/---

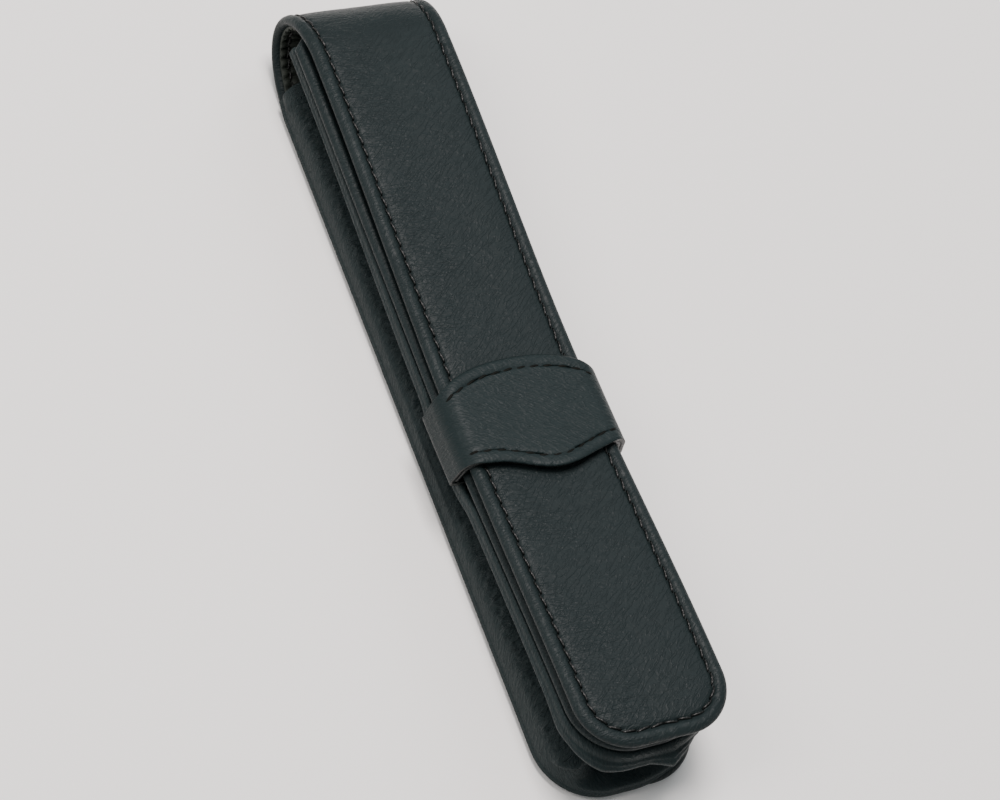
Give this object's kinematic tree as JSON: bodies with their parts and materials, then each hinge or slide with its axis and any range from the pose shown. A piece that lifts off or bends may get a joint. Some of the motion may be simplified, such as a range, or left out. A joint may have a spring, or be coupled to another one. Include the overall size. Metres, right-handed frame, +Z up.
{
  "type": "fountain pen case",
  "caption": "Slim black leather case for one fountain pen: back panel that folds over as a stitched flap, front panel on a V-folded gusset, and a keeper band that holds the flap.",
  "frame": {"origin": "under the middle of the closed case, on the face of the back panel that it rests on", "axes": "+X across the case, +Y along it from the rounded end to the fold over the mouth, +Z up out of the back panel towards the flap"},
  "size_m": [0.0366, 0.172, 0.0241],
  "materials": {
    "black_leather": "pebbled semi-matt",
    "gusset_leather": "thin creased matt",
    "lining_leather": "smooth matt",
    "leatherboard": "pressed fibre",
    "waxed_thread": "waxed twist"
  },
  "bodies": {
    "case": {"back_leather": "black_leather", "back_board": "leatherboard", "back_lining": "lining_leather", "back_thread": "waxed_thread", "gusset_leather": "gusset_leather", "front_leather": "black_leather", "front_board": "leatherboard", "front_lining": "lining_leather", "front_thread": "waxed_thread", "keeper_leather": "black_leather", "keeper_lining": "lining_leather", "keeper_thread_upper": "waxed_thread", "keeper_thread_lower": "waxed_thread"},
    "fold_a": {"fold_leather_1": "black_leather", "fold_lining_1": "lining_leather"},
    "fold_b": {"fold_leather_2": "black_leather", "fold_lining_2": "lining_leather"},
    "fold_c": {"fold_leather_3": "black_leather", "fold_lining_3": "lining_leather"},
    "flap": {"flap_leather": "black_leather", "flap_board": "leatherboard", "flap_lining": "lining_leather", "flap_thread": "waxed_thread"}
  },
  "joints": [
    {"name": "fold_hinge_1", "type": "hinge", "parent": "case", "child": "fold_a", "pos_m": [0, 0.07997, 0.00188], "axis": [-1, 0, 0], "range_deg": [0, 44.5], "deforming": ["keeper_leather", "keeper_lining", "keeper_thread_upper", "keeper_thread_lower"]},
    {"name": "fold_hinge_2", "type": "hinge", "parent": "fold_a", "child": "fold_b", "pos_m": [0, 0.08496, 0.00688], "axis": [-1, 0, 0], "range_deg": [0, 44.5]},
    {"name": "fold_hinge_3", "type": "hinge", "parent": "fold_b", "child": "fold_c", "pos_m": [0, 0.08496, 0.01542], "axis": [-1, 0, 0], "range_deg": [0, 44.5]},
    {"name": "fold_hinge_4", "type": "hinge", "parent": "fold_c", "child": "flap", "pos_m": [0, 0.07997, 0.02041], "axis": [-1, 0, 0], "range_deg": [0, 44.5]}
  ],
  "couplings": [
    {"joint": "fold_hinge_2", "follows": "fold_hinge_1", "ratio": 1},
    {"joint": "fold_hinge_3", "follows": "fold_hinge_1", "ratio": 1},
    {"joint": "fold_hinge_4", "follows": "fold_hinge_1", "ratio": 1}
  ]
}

\---

*REQUIREMENTS:*
Output a single number: how many lines contain the word "bodies".

*PROBLEM SOLUTION:*
2